In approving of democracy building, however, Jefferson would insist that a people must be prepared to receive democratic values on their own initiative and in their own time. His plan for democratization in Louisiana, for example, waned because he believed that the preconditions for democracy did not exist there. Louisiana had no public education, and its political culture had been so "imbued with Spanish feudalism and Roman Catholicism" that its people would not be able to contemplate individual rights and the rule of law, let alone accept such modern values and principles and abide by them in action.
By contrast, Jefferson viewed preconditions for democracy in Europe as generally favorable. For example, his Act of Religious Freedom was received in France and elsewhere in Europe, according to his letter of January 1786 to Madison, "with infinite approbation and propagated with enthusiasm."
Jefferson believed, however, that the best way to promote democracy globally is by creating a great American example here at home. He wrote in 1801, "A just and solid republican government maintained here will be a standing monument and example for the aim and imitation of the people of other countries."
It would appear that the Arab people are trying today to follow the American example. The rallying cry everywhere has been freedom and democracy, not an Islamic state. I think Jefferson would smile hearing President Obama's remarks of May 19, 2011, on the Middle East and North Africa, in which he made clear that U.S. support for "universal rights" such as freedom of religion is a "top priority, not a secondary interest," and drew a parallel between the American Revolution and the so-called Arab Spring. He predicted boldly that "repression will fail, and that tyrants will fall," adding "that every man and woman is endowed with certain inalienable rights."
I do not think, however, that Jefferson would feel wholly satisfied with President Obama's democratization strategy for the Middle East because it would seem to overemphasize economic tools. As desperate as the need for economic reforms is in the region, Jefferson would have believed that liberal education must be the centerpiece of economic development as well as political stability and security. I think liberal education would also advance social cohesion and a stronger sense of identity in Arab societies.
To primordial sectarian, religious and ethnic divides is now added a new cultural gulf between modern and traditionally educated people. Liberal education is essential for overcoming social and cultural strife. I would, therefore, suggest that the Obama administration work with Congress to create a Comprehensive Educational Plan for the Middle East and North Africa. In other words, what is crucially needed is some kind of an Educational Marshall Plan for the Broader Middle East, including Afghanistan and Iraq. To my distinguished friend Ambassador Ryan C. Crocker, I say that your concept of "sustainable stability" in Afghanistan would require the expansion of education. We are already engaged in literacy training for Afghan forces, and we need to do more; only one in 10 recruits can read or write.

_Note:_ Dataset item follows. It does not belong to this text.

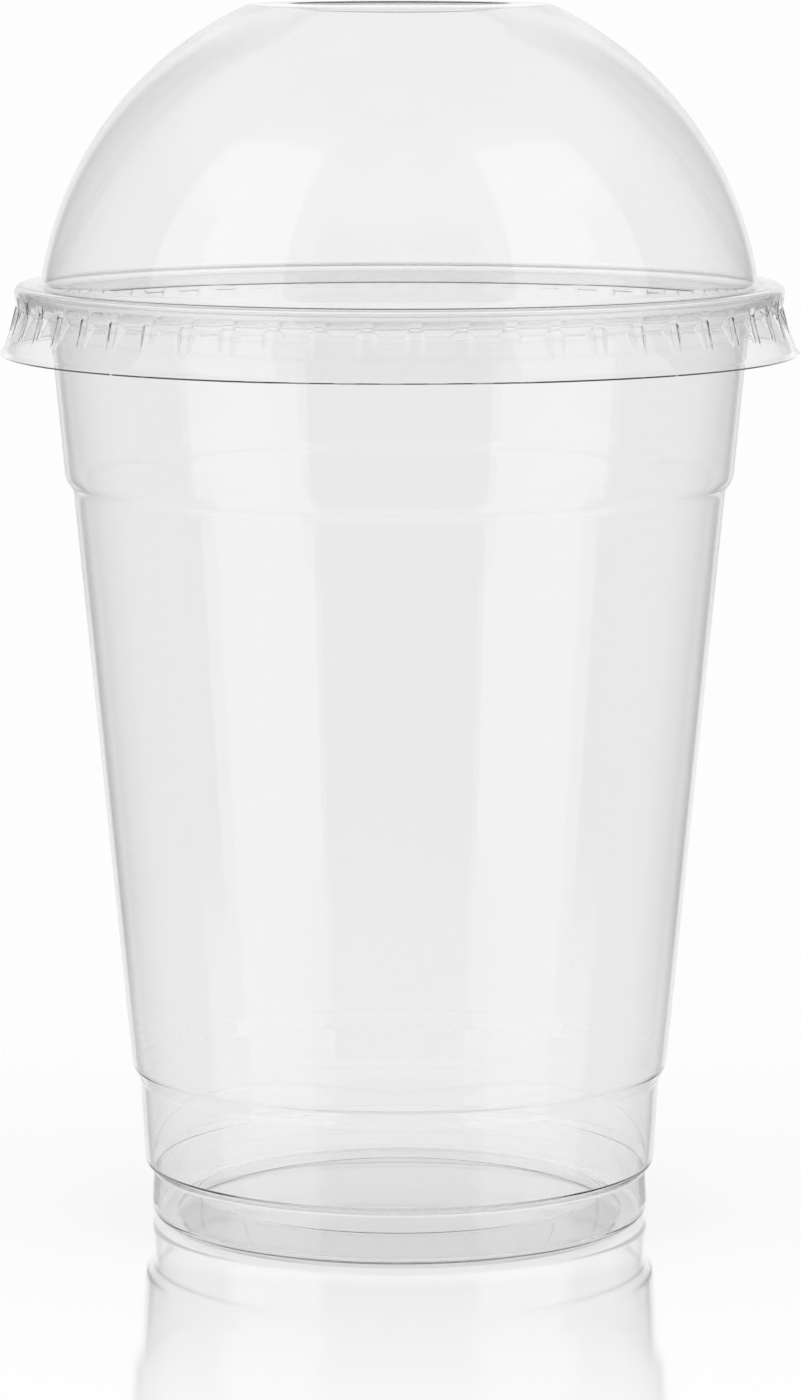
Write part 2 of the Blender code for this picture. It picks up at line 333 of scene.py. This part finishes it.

No matter what the American strategy may turn out to be, however, the outcome of the ongoing Arab uprisings is unpredictable. The transition to democracy in Tunisia and Egypt today and perhaps elsewhere in the region will take generations and will be a complex process. If Arab leaders fail to transfer power to civilian control by peaceful and popular means, including fair and free elections, there is every reason to believe that new types of authoritarian regimes will rise. In his letter of April 2, 1790, Jefferson told Lafayette not to expect transition "from despotism to liberty in a feather bed." I think there is no feather bed in sight at the moment in the Middle East and North Africa.